In a sense they are splitting the join into a view of groups and roles the user has, crystalized as a token for each *connected* user
and a view of group and role permissions that an object has,
crystalized as a security_descriptor for each row, with the join
criteria itself being a complex function (available in Postgresql and in Oracle) of these two crystalized views instead of a natural
join on some linking columns.

The performance tradeoff is just that for *changing* permissions from
a higher level context, the write trigger has to propagate it to
the entire sub-tree below - but that is very infrequent compared
to the continous permissions checking on every select and update and
the small extra calculations to copy the parent context's permissions
into the child row's security_descriptor in insert triggers.

This works especially well with the kerberos integration, which
includes a list of groups the user is a member of in the ticket
used to connect for creating a user token. (But of course the Kerberos server gets that list by querying the directory and a DBMS can do the same to get the list of groups and roles for a user).

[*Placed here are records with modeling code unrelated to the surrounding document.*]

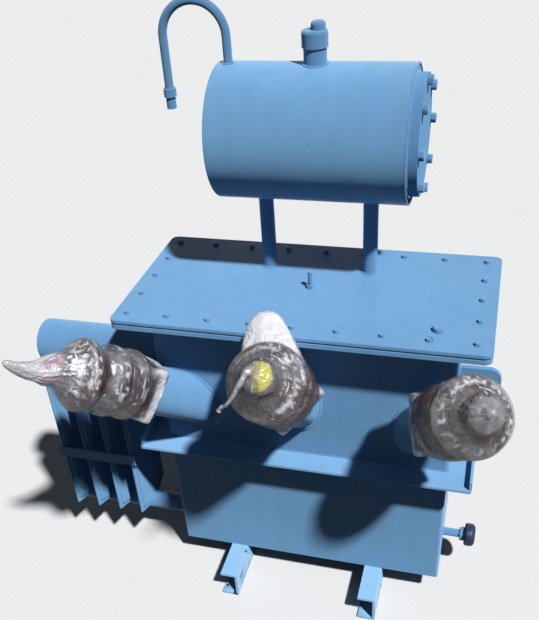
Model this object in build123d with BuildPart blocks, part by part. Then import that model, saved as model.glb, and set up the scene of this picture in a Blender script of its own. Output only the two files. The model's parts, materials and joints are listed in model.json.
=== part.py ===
from build123d import *
from math import cos, radians, sin
import os

# Small oil filled distribution transformer. Millimetres, Z up, the front with the
# three high voltage bushings faces -Y. The origin lies on the ground, midway
# between the side walls and midway between the front and back walls of the tank.

# Base channels, folded sections that run from front to back
channel_height = 62.0
channel_width = 36.0
channel_sheet = 5.0
channel_length = 402.0
channel_left_x = -151.0
channel_right_x = 143.0
channel_bend = 4.0

# Tank
tank_length = 552.0
tank_depth = 226.0
tank_wall = 4.0
tank_floor = 5.0
tank_height = 587.0
tank_corner = 6.0

# Bolted top: rim on the tank, cork gasket and cover plate
rim_overhang_side = 54.0
rim_overhang_front = 54.0
rim_thickness = 8.0
gasket_thickness = 4.0
gasket_inset = 2.0
cover_thickness = 6.0
cover_corner = 14.0
cover_edge = 1.0

# Stiffening band round the tank at mid height
band_top_height = 296.0
band_thickness = 5.0
band_reach = 46.0
band_lip_height = 18.0
band_lip_thickness = 5.0
band_corner = 4.0

# High voltage bushings, each as place along the wall, drop below the top of the
# tank, splay to the side, rise from level and turn of the clamp flange
hv_left = dict(name="left", x=-214.0, drop=187.0, splay=-38.0, rise=36.5, turn=4.5)
hv_middle = dict(name="middle", x=-8.0, drop=168.0, splay=2.0, rise=44.0, turn=51.0)
hv_right = dict(name="right", x=222.0, drop=191.0, splay=26.0, rise=41.5, turn=-5.5)
hv_bushings = [hv_left, hv_middle, hv_right]
turret_diameter = 92.0
turret_wall = 4.0
turret_reach = 118.0
flange_side = 101.0
flange_thickness = 9.0
flange_corner = 4.0
porcelain_foot_radius = 41.0
porcelain_foot_height = 12.0
porcelain_neck_radius = 33.0
porcelain_waist_radius = 28.0
porcelain_top_radius = 21.0
porcelain_length = 166.0
large_shed_radius = 62.5
small_shed_radius = 49.0
shed_edge = 5.0
shed_underside = 9.0
shed_slope = 15.0
shed_rim_fillet = 2.2
shed_root_fillet = 4.0
shed_pitch = 49.0
first_shed_rise = 36.0
cap_radius = 26.0
cap_skirt = 16.0
cap_dome = 14.0
cap_stud_radius = 6.0
cap_stud_length = 12.0

# Stretch film wound over each bushing, from the edges of its clamp flange to a
# twisted tail beyond the cap, with a loose lobe that stands up on the middle one
film_thickness = 1.2
film_round_flat = 1.0
film_round_step = 0.6
film_shed_land = 6.0
film_waist_slack = 4.0
film_shoulder_radius = 38.0
film_cap_slack = 3.0
film_tail_roots = dict(left=20.0, middle=11.0, right=11.0)
film_tail_end_radius = 5.0
film_tails = dict(left=58.0, middle=10.0, right=6.0)
film_lobe_heights = dict(left=0.0, middle=104.0, right=0.0)
film_lobe_width = 72.0
film_lobe_rise = 84.0
film_lobe_across = -20.0
film_lobe_lift = 72.0

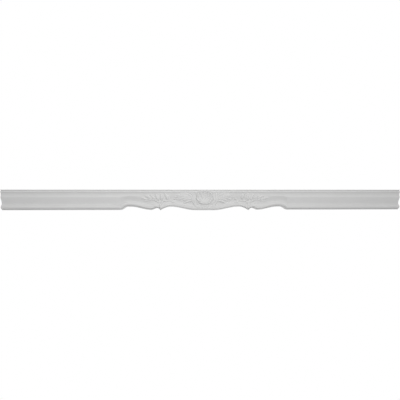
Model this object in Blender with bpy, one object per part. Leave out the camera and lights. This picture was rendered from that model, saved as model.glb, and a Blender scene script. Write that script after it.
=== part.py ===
"""A long casing moulding: a head piece with a serpentine lower edge and a carved middle."""
import bpy
import bmesh
import numpy as np

# Lengths are in millimetres: x runs along the casing from its middle, z up from mid height,
# and depth out from the wall.
LENGTH = 2400.0
HEIGHT = 121.6
TOP = HEIGHT / 2
BOTTOM = -HEIGHT / 2

# the moulding's members: drops are from the top edge down, rises from the lower outline up
FILLET_DEPTH = 26.5
FILLET_DROP = 1.8
HOLLOW_DEPTH = 21.5
ASTRAGAL_DROP = 7.6
ASTRAGAL_DEPTH = 29.5
CAVETTO_DROP = 15.0
CAVETTO_DEPTH = 27.6
FACE_TOP_DROP = 30.0
FACE_TOP_DEPTH = 23.0
FACE_DEPTH = 27.4
FACE_DROP = 47.0
OGEE_RISE = 75.0
COVE_DEPTH = 12.5
COVE_RISE = 35.0
BEAD_DEPTH = 25.5
BEAD_RISE = 19.5
BEAD_DROP = 15.0
LIP_DEPTH = 9.0
MIDDLE_LIP_DEPTH = 14.5
LIP_ROUND = 1.2
TOP_ROUND = 0.8
MIDDLE_FACE_DEPTH = 22.6
MIDDLE_COVE_DEPTH = 16.5
MIDDLE_FADE = (330.0, 500.0)

# the lower outline: a wide middle lobe, a crest, a cusp, a notch and a side crest on each half
LOBE_LIFT = -2.3
LOBE_FLAT = 55.0
CREST_X = 205.0
CREST_LIFT = 19.3
CUSP_X = 267.0
CUSP_LIFT = -2.8
NOTCH_X = 284.5
NOTCH_LIFT = 11.0
SIDE_X = 321.0
SIDE_CREST = (443.0, 461.0)
SERPENT_END = 503.0

# the carving
BED_DEPTH = 16.5
BED_SWELL = 3.5
BED_BELLY = 4.5
WALL_SLOPE = 1.6
LEAF_SLOPE = 1.1
SHELL_SLOPE = 1.9
UNDER_SLOPE = 1.0
LEAN_OUT = 5.0
CREASE = 0.7
SHELL_CREASE = 0.9

# the mesh
MM = 0.001
PITCH = 1.6
COLUMN_STEP = 2.0
CARVED_END = 414.0
SERPENT_COLUMNS = 22
PLAIN_COLUMNS = 6
TRIANGLES = 9500
SNAP = 0.0002
SHARP_ANGLE = 0.56


def ease(a, b, x):
    """Goes smoothly from 0 at a to 1 at b."""
    t = np.clip((x - a) / (b - a), 0, 1)
    return t * t * (3 - 2 * t)


def soft_max(a, b, k):
    """The larger of a and b, with the crease between them rounded over k."""
    h = np.clip(0.5 + 0.5 * (a - b) / k, 0, 1)
    return b + (a - b) * h + k * h * (1 - h)


def lift(x):
    """The height of the lower outline above the plain bottom edge."""
    x = np.abs(x)
    lobe = LOBE_LIFT + (CREST_LIFT - LOBE_LIFT) * ease(LOBE_FLAT, CREST_X, x)
    down = (np.clip(x - CREST_X, 0, None) / (CUSP_X - CREST_X)) ** 1.9
    fall = CREST_LIFT - (CREST_LIFT - CUSP_LIFT) * down
    down = (np.clip(NOTCH_X - x, 0, None) / (NOTCH_X - CUSP_X)) ** 1.7
    arch = NOTCH_LIFT - (NOTCH_LIFT - CUSP_LIFT) * down
    side = NOTCH_LIFT * (1 - ease(NOTCH_X, SIDE_X, x))
    rise = CREST_LIFT * ease(SIDE_X, SIDE_CREST[0], x)
    drop = CREST_LIFT * (1 - ease(SIDE_CREST[1], SERPENT_END, x))
    places = [x < CREST_X, x < CUSP_X, x < NOTCH_X, x < SIDE_X, x < SIDE_CREST[1]]
    return np.select(places, [lobe, fall, arch, side, rise], drop)


def outline_distance(x, z):
    """The distance from each point to the lower outline; x holds the columns and z every point."""
    reach, step = 62.0, 0.5
    xs = np.arange(-SERPENT_END - reach, SERPENT_END + reach + step, step)
    zs = BOTTOM + lift(xs)
    low = z - BOTTOM
    for i, column in enumerate(x):
        if abs(column) < SERPENT_END + 46:
            first, last = np.searchsorted(xs, (column - reach, column + reach))
            across = xs[first:last] - column
            up = zs[None, first:last] - z[:, i:i + 1]
            low[:, i] = np.sqrt((across ** 2 + up ** 2).min(1))
    return low


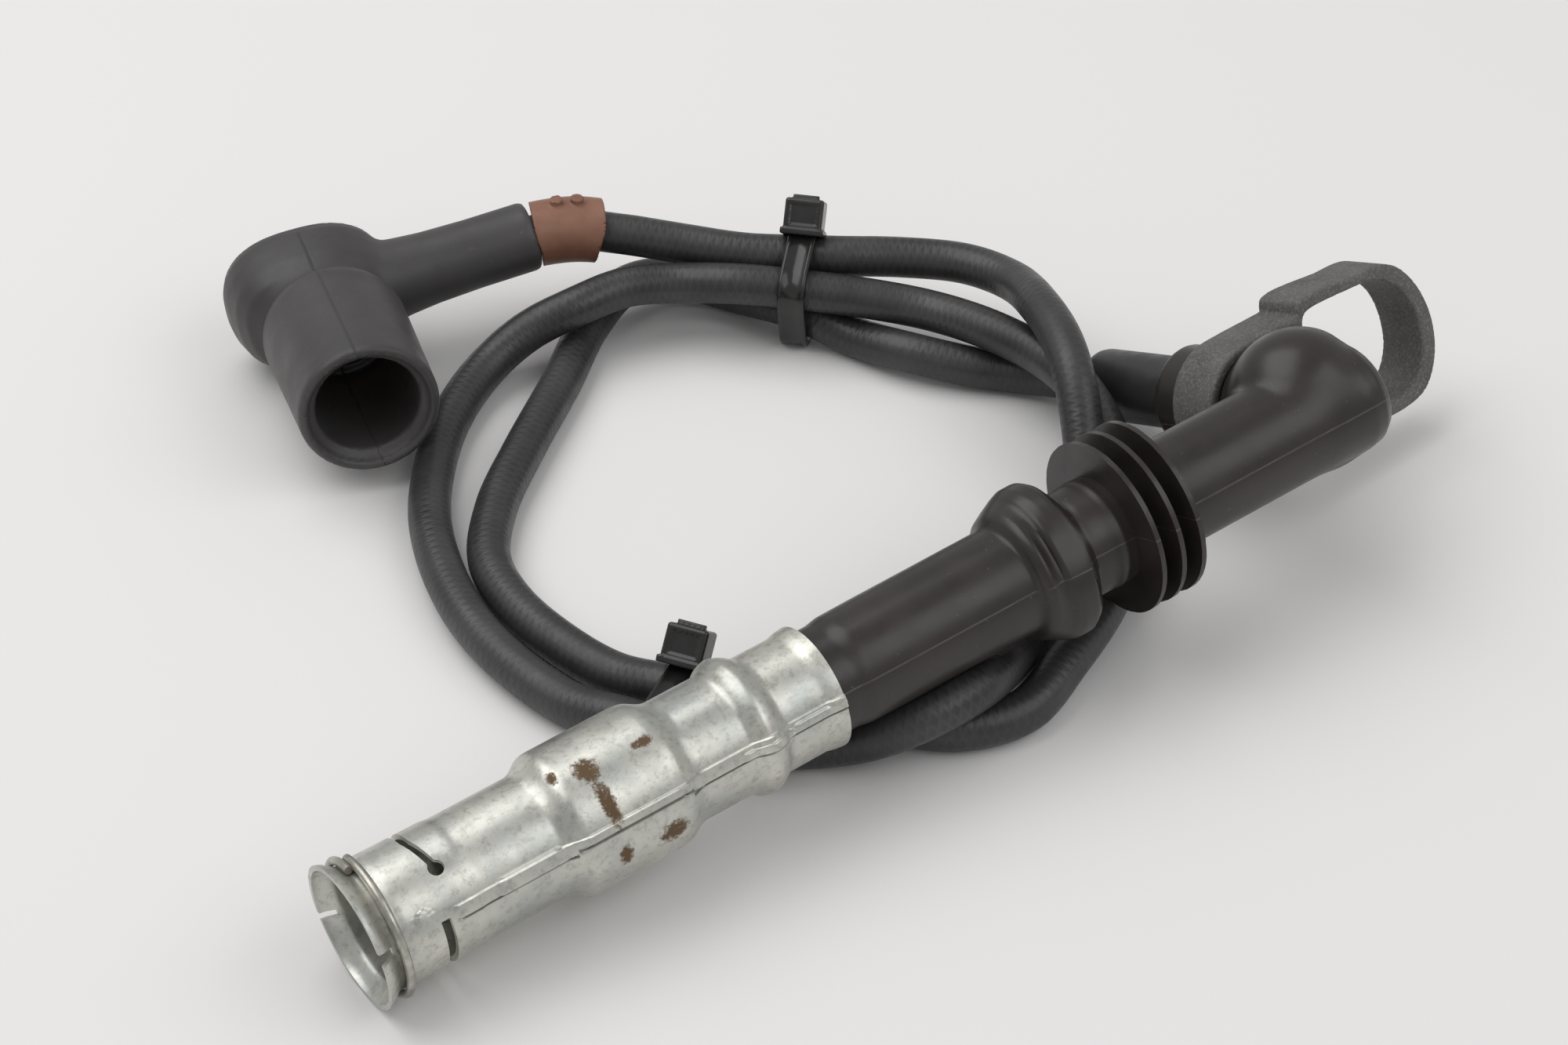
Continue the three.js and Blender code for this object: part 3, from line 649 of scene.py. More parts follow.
def seam_height(station, degrees):
    """How far the folded seam and its crimped tabs stand off the sleeve."""
    on_bulge = step_between(station, 31, 34) * (1 - step_between(station, 49, 53))
    lower = 71.0 - 5.5 * on_bulge
    along = step_between(station, 12.8, 13.2)
    band = step_between(degrees, 58.6, 60.2) * (1 - step_between(degrees, lower - 0.4, lower + 0.6))
    groove = step_between(degrees, lower, lower + 0.7) * (1 - step_between(degrees, lower + 1.3, lower + 2.3))
    height = along * (0.36 * band - 0.22 * groove)
    tabs = [(20.2, 29.8, 56.5, 71.2, 0.30, 0.9), (60.5, 68.7, 63.5, 71.0, 0.30, 0.4),
            (69.6, 75.2, 62.0, 70.6, 0.26, 1.2), (75.6, 78.1, 59.0, 66.0, 0.26, 0.3)]
    for start, stop, top, bottom, rise, slant in tabs:
        lean = slant * (degrees - top) / (bottom - top)
        along = step_between(station, start - lean, start - lean + 0.5)
        along = along * (1 - step_between(station, stop + lean - 0.5, stop + lean))
        height = height + rise * along * step_between(degrees, top, top + 1.6) * (
            1 - step_between(degrees, bottom - 0.6, bottom + 0.6))
    # half-oval tab near the mouth
    across = (station - 8.1) / 1.4
    top = 47.5 + 9.0 * np.clip(across ** 2, 0, 1)
    oval = (1 - step_between(np.abs(across), 0.7, 1.1)) * step_between(degrees, top, top + 1.8)
    return height + 0.34 * oval * (1 - step_between(degrees, 69.0, 70.2))


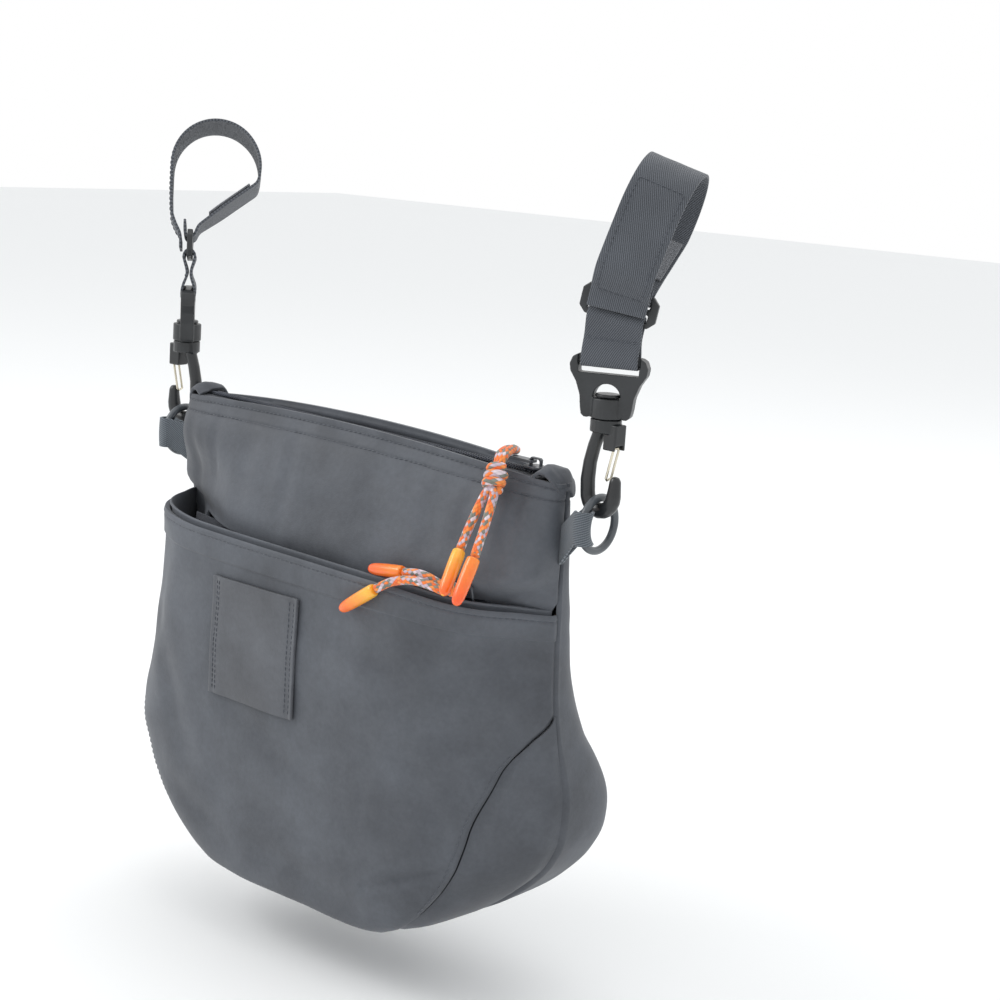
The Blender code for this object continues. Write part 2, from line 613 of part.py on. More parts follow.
def build_pull(node, frame):
    """The pull tab: a flat link whose near end rings the slider's bridge."""
    level = pull_base() + PULL_LIFT
    near = -BRIDGE_HALF + BRIDGE_BAR + GAP + 1.0
    far = near - PULL_LENGTH
    half = PULL_WIDTH / 2
    outline = ((near - 0.8, -half), (near, -half + 0.8), (near, half - 0.8), (near - 0.8, half),
               (far + 1.4, half), (far, half - 1.4), (far, -half + 1.4), (far + 1.4, -half))
    low = [[frame @ Vector((x, y, z)) * MM for x, y in outline] for z in (level, level + PULL_THICK)]
    pull = sections(node, low, "plastic")
    window = near - 1.0 - (BRIDGE_BAR + 2 * GAP + 0.4)
    bridge_hole = block(node + "_bridge_hole", frame, (window, -BRIDGE_WIDE / 2 - GAP, level - 1),
                        (near - 1.0, BRIDGE_WIDE / 2 + GAP, level + PULL_THICK + 1), "plastic")
    eye = rod(node + "_eye", frame @ Matrix.Translation((far + 3.0, 0, 0)), PULL_EYE, level - 1,
              level + PULL_THICK + 1, "plastic", sides=12)
    for tool in (bridge_hole, eye):
        combine(pull, tool, "DIFFERENCE")
    return pull


def build_cover(node, sign, back):
    """The folded leather end that caps the zip, drooping to both sides of the corner."""
    outer, inner = [], []
    start, end = zip_half_length() - COVER_OVERLAP, bag_half(TOP_EDGE)
    for x in spread(start, end, 6):
        share = (x - start) / (end - start)
        crest = ZIP_AT + COIL_HEIGHT + GAP + COVER_THICK - 0.3 - 1.8 * share**2
        row = []
        for across in spread(-1.0, 1.0, 8):
            out = across * COVER_HALF * (1 - 0.35 * share**2)
            row.append((sign * x, back + out, crest - 1.2 * across**2))
        outer.append([on_bag(*p) for p in row])
        inner.append([on_bag(p[0], p[1], p[2] - COVER_THICK) for p in row])
    shell(node, outer, inner, "leather")


def bend_frame(turn):
    """A frame on the pocket zip's bend: X along it, Y up, Z out of the tape."""
    spot = tilted(0, POCKET_TAPE_AT, POCKET_ZIP_AT)
    return (spot @ Matrix.Translation((0, POCKET_ZIP_BEND, 0)) @ Matrix.Rotation(radians(turn), 4, "Z")
            @ Matrix.Translation((0, -POCKET_ZIP_BEND, 0)) @ Matrix.Rotation(pi / 2, 4, "X"))


def bend_turn(inset):
    """The turn on the bend at which a piece ends that far inside the bag's side."""
    return degrees(asin((bag_half(MOUTH) - inset) / POCKET_ZIP_BEND))


def bent_bar(node, turn, half, low, high):
    """A bar of the zip along its bend, between two heights over the tape."""
    corners = ((-half, low), (half, low), (half, high), (-half, high))
    rings = []
    for step in spread(-turn, turn, 16):
        frame = bend_frame(step)
        rings.append([frame @ Vector((0, y, z)) * MM for y, z in corners])
    return sections(node, rings, "zip")


def build_pocket_zip():
    """The zip behind the pocket's mouth. Its coil and tape lie behind the panel's slot."""
    bent_bar("pocket_zip_tape", bend_turn(POCKET_TAPE_INSET), POCKET_TAPE_HALF, -TAPE, 0)
    bent_bar("pocket_zip_coil", bend_turn(POCKET_COIL_INSET), COIL_WIDTH, GAP, GAP + COIL_HEIGHT)
    at = bend_frame(bend_turn(POCKET_SLIDER_INSET))
    roof = 2 * GAP + COIL_HEIGHT
    body = block("pocket_zip_slider", at, (-4.5, -4.0, roof), (4.5, 4.0, roof + PLATE), "plastic")
    inside = COIL_WIDTH + GAP
    for name, low, high in (("wing_low", -3.9, -inside), ("wing_high", inside, 3.9)):
        wing = block("pocket_zip_slider_" + name, at, (-4.3, low, GAP), (4.3, high, roof + 0.4), "plastic")
        combine(body, wing, "UNION")
    face = roof + PLATE + GAP + BAIL_WIRE
    rise = BAIL_TOP - POCKET_ZIP_AT
    half_ring = [(-BAIL_HALF, 0.5, face), (-BAIL_HALF, 4.0, face + 2.6), (-BAIL_HALF, rise - 1.2, BAIL_OUT),
                 (-BAIL_HALF + 1.2, rise, BAIL_OUT)]
    ring = [at @ Vector(p) * MM for p in half_ring + [(-x, y, z) for x, y, z in half_ring[::-1]]]
    tube("pocket_zip_bail", ring, [BAIL_WIRE * MM] * len(ring), "enamel", sides=8, closed=True)


def build_cords():
    tip_shape = ((0.0, 0.82 * TIP_RADIUS), (0.06, TIP_RADIUS), (0.8, 0.92 * TIP_RADIUS),
                 (0.93, 0.75 * TIP_RADIUS), (1.0, 0.4 * TIP_RADIUS))
    knot_shape = ((0.0, 0.6 * KNOT_RADIUS), (0.14, 0.9 * KNOT_RADIUS), (0.5, KNOT_RADIUS),
                  (0.86, 0.9 * KNOT_RADIUS), (1.0, 0.6 * KNOT_RADIUS))
    small = tuple((share, 0.66 * radius) for share, radius in knot_shape)
    cord("main_cord_loop", MAIN_LOOP)
    swollen("main_cord_knot", MAIN_KNOT, knot_shape, "cord")
    cord("pocket_cord_loop", POCKET_LOOP)
    swollen("pocket_cord_knot", POCKET_KNOT, small, "cord")
    for which, strands, tips in (("main", MAIN_STRANDS, MAIN_TIPS), ("pocket", POCKET_STRANDS, POCKET_TIPS)):
        for k, (route, ends) in enumerate(zip(strands, tips), 1):
            cord("%s_cord_strand_%d" % (which, k), route)
            swollen("%s_cord_tip_%d" % (which, k), ends, tip_shape, "tip")


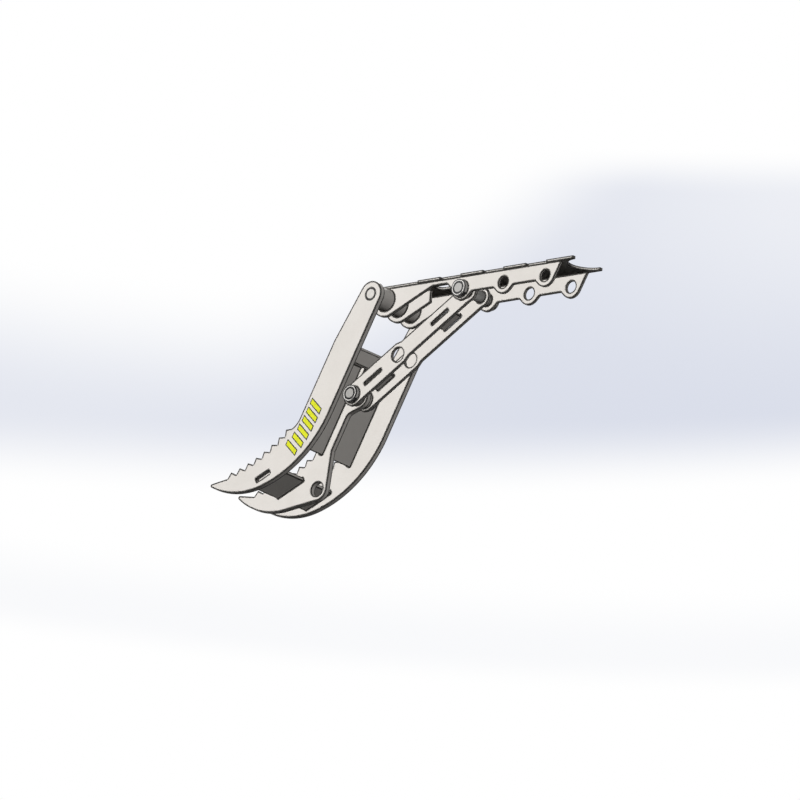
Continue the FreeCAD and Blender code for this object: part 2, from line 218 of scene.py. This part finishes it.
class ThumbMarkSettings(bpy.types.PropertyGroup):
    """The row of slanted bars on the left-hand thumb plate."""
    colour: FloatVectorProperty(
        name="Bars", description="Colour of the bars", subtype="COLOR",
        size=3, min=0, max=1, default=(0.760, 0.790, 0.018))
    count: IntProperty(
        name="Count", description="How many bars", min=1, max=12, default=6)
    start: FloatProperty(
        name="Start", description="Distance of the first bar from the main pin",
        subtype="DISTANCE", unit="LENGTH", default=0.268)
    pitch: FloatProperty(
        name="Pitch", description="From one bar to the next",
        subtype="DISTANCE", unit="LENGTH", default=0.0205)
    height: FloatProperty(
        name="Height", description="Height of a bar across the plate",
        subtype="DISTANCE", unit="LENGTH", default=0.034)
    width: FloatProperty(
        name="Width", description="Width of a bar along the plate",
        subtype="DISTANCE", unit="LENGTH", default=0.0095)
    slant: FloatProperty(
        name="Slant", description="How far a bar leans along the plate",
        subtype="DISTANCE", unit="LENGTH", default=0.012)
    rim: FloatProperty(
        name="Rim", description="Width of the dark line round each bar",
        subtype="DISTANCE", unit="LENGTH", default=0.0022)
    sweep: FloatProperty(
        name="Sweep", description="How far the last bars follow the thumb's curve",
        subtype="DISTANCE", unit="LENGTH", default=0.016)
    proud: FloatProperty(
        name="Thickness", description="Thickness of the paint film",
        subtype="DISTANCE", unit="LENGTH", default=0.0003)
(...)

An equivalent might be to perform a "login" by creating a token
with a list of groups for a user and inserting that into a user_session table (already present in ACS) before doing any
any reads or writes "as" that user.

Then each stored procedure API call for a read or write has
to include the userid of the user on whose behalf the call is
being made, and calls a sub-procedure which looks up this
stuff from the connected users table before doing whatever
else it has to do.

It would be overkill if there's a simpler solution, but it
scales far beyond anything currently available with DBMS
based permissions as opposed to directory permissions and
leaves "middleware" approaches dead in the water.